Eventually burlesque came back in clubs, but the tone had changed. Now, owners expected dancers to hustle drinks. New, X-rated tastes left nothing to the imagination.
"The decline of burlesque was due to the new wave of pole-dancers, and go-gos in the nude, and open porn," e-mailed Spangenberg, who quit in 1973. "It became boring and obsolete."
"You went from gowns to pasties to nothing, from a full orchestra to a three-piece band to a tape," Zemeckis said. "Blaze Starr talks about doing her act, and they’re projecting hard-core porn on the wall. Who could compete with that? Who would want to?"
And so the dancers exited, stage left. Some went into "respectable" endeavors. Some went into politics. ("Hope Diamond, Gem of the Exotics" eventually re-emerged as Jersey City Deputy Mayor Leona Beldini.) Some are still grinding away. (Jones just did a layout for Garage magazine.) Many more have died.
But those who remain have their memories, bright and shiny as a rhinestone. And a certain indefinable, indelible shimmy.
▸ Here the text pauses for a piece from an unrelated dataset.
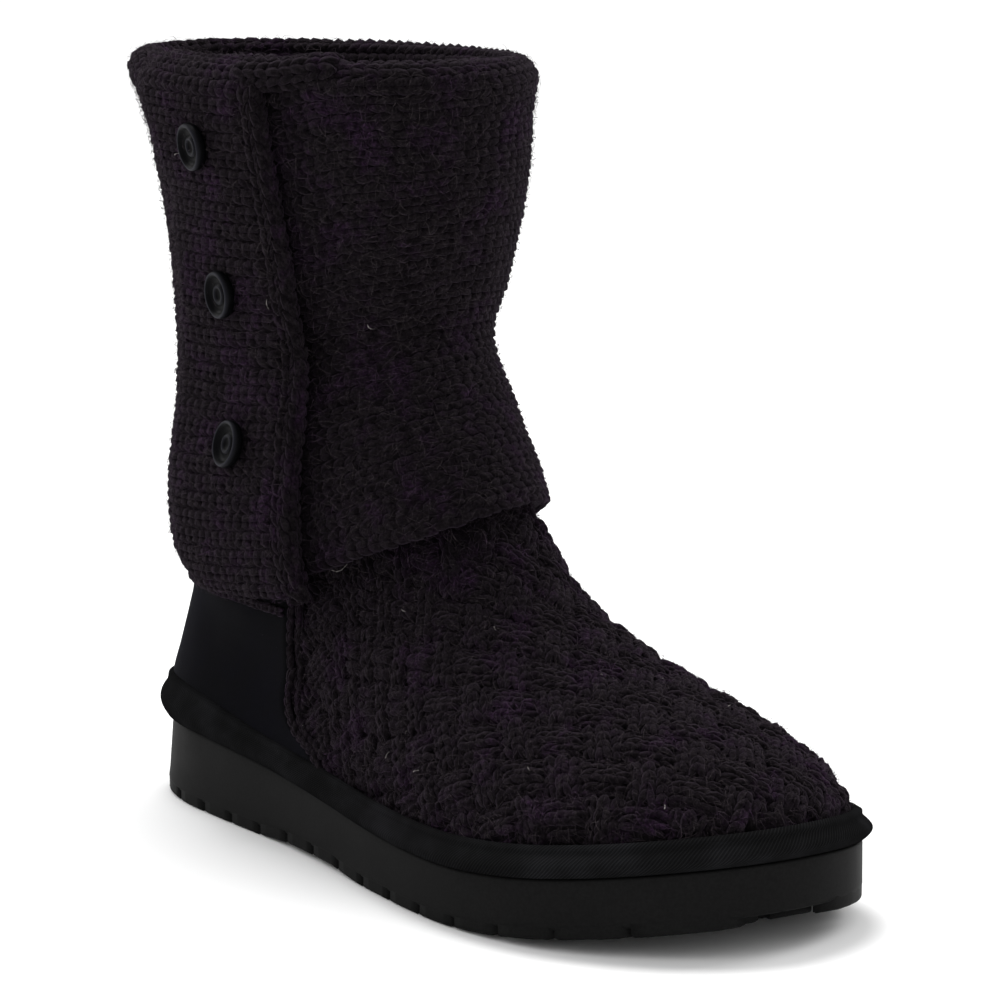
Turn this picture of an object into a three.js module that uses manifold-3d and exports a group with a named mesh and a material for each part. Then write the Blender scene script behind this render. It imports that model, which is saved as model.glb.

"In the early ’90s we were doing an Abbott and Costello tribute and they brought in Ann Corio," said Costello. "Well, they introduced her, they started playing ‘The Stripper’ — and she stood up and started peeling off the opera gloves again. I tell you, no one could take their eyes off her — in her ‘80s and still a knockout… But, you know, that’s what burlesque was. It wasn’t about the strip. It was all about the tease."